Practical duty cycle design requires mission profile characterization. What torques does the application demand, and for how long? Pick-and-place robots have predictable cycles; mobile robots encounter variable terrain. Conservative designs add margin for worst-case scenarios, while optimized designs implement real-time thermal monitoring with performance derating. Temperature sensors embedded in motor windings enable closed-loop protection—the controller reduces current limits as temperature approaches thresholds.

Beyond component protection, thermal considerations affect system sizing. A motor operating at 80% of thermal capacity leaves headroom for ambient temperature variation, degraded cooling from dust accumulation, or future performance upgrades. Specifying the smallest motor that technically works creates a system with no margin.
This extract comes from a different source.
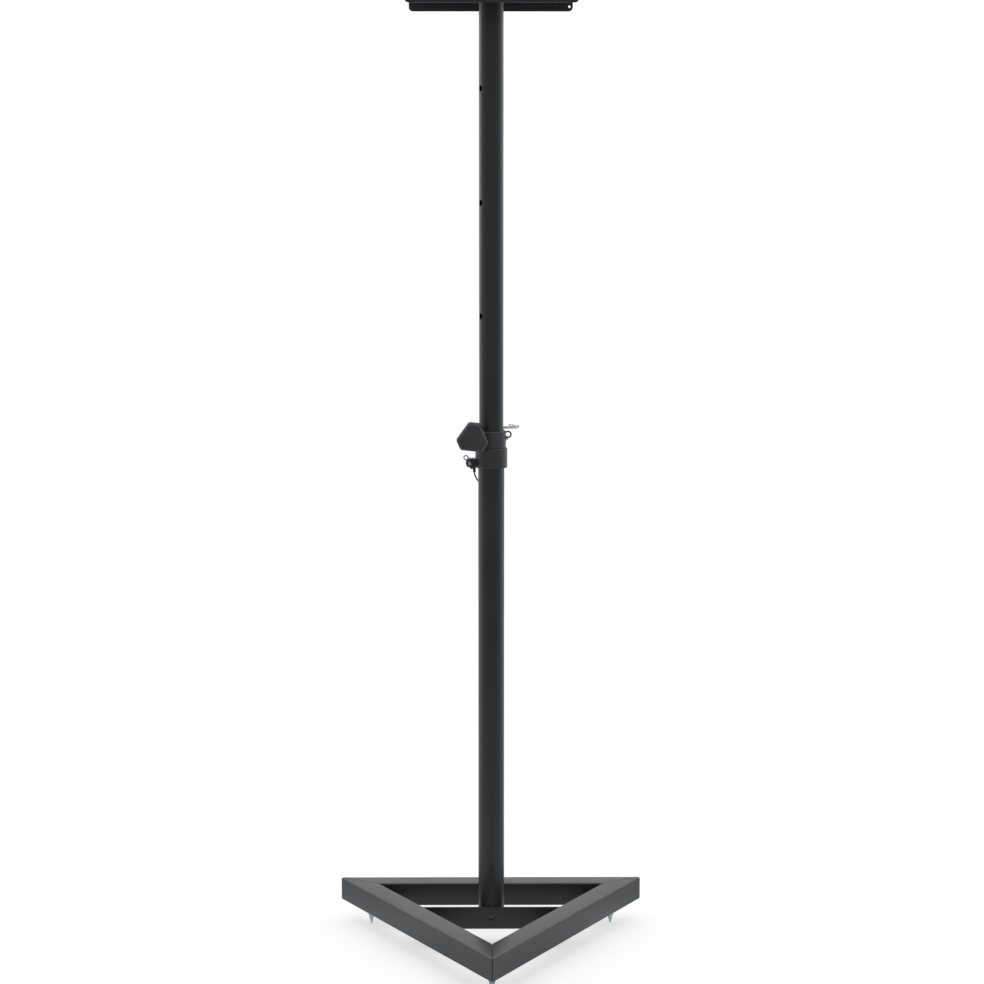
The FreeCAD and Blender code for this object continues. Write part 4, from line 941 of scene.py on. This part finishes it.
class SPKSTAND_OT_stage(bpy.types.Operator):
    """Set up the camera, the pale floor and the soft light"""
    bl_idname = "spkstand.stage"
    bl_label = "Stage"

    def execute(self, context):
        stage = settings("stage")
        scene = context.scene
        camera = bpy.data.objects.new("camera", bpy.data.cameras.new("camera"))
        scene.collection.objects.link(camera)
        camera.data.lens = stage.lens
        camera.data.sensor_width = 36.0
        camera.data.clip_end = 60.0
        away = Vector((math.sin(stage.orbit), -math.cos(stage.orbit), 0)) * stage.distance
        camera.location = POLE + away + UP * stage.height
        camera.rotation_euler = (math.pi / 2 - stage.pitch, 0, stage.orbit - stage.aim)
        scene.camera = camera

        bpy.ops.mesh.primitive_plane_add(size=30)
        floor = context.object
        floor.name = "floor"
        floor.data.materials.append(studio_floor())

        for name, place, size, power in (
                ("overhead_softbox", (0.0, 0.2, 3.4), 3.0, 25.0),
                ("left_softbox", (-2.8, 2.2, 1.7), 2.0, 13.0),
                ("right_softbox", (2.8, 2.2, 1.7), 2.0, 13.0)):
            light = bpy.data.objects.new(name, bpy.data.lights.new(name, "AREA"))
            light.data.shape = "SQUARE"
            light.data.size = size
            light.data.energy = power
            light.location = place
            aim = Vector((0, 0, 0.7)) - Vector(place)
            light.rotation_euler = aim.to_track_quat("-Z", "Y").to_euler()
            scene.collection.objects.link(light)

        world = bpy.data.worlds.new("studio")
        scene.world = world
        world.use_nodes = True
        tree = world.node_tree
        tree.nodes.clear()
        # the room is white behind and beside the stand and darker on the viewer's side
        split = add(tree, "ShaderNodeSeparateXYZ",
                    {"Vector": add(tree, "ShaderNodeTexCoord").outputs["Generated"]})
        depth = add(tree, "ShaderNodeMapRange", (split.outputs["Y"], -0.6, 0.2, 0.5, 1.0), "Result")
        rise = add(tree, "ShaderNodeMapRange", (split.outputs["Z"], 0.02, 0.2, 0.5, 1.0), "Result")
        level = add(tree, "ShaderNodeMath", (depth, rise), "Value", operation="MULTIPLY")
        room = add(tree, "ShaderNodeBackground", {"Color": (1, 1, 1, 1), "Strength": level})
        white = add(tree, "ShaderNodeBackground", {"Color": (1, 1, 1, 1), "Strength": 1.0})
        path = add(tree, "ShaderNodeLightPath")
        mix = add(tree, "ShaderNodeMixShader", {0: path.outputs["Is Camera Ray"],
                                                1: room.outputs["Background"],
                                                2: white.outputs["Background"]})
        add(tree, "ShaderNodeOutputWorld", {"Surface": mix.outputs["Shader"]})
        scene.view_settings.view_transform = "Standard"
        return {"FINISHED"}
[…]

The experienced engineer asks not just whether the motor can do the job, but whether it can do the job reliably for the required service life under realistic operating conditions.

Takeaway

Design for the complete mission profile, not just peak requirements—thermal time constants mean that safe burst performance depends entirely on what the actuator was doing in the preceding minutes.

Thermal management determines what a robot actuator can actually deliver in sustained operation. The physics of heat generation—copper losses, iron losses, and friction—set fundamental limits that no control strategy can circumvent. Understanding these mechanisms enables informed motor selection and realistic performance expectations.

Cooling system choice follows from application constraints: space, complexity tolerance, environment, and required heat rejection capacity. There is no universal best solution—only appropriate matches between thermal demands and removal methods.

Robust duty cycle design closes the loop between specifications and reality. By characterizing actual operating profiles and maintaining thermal margin, engineers build systems that perform reliably across their intended service life rather than merely surviving acceptance testing.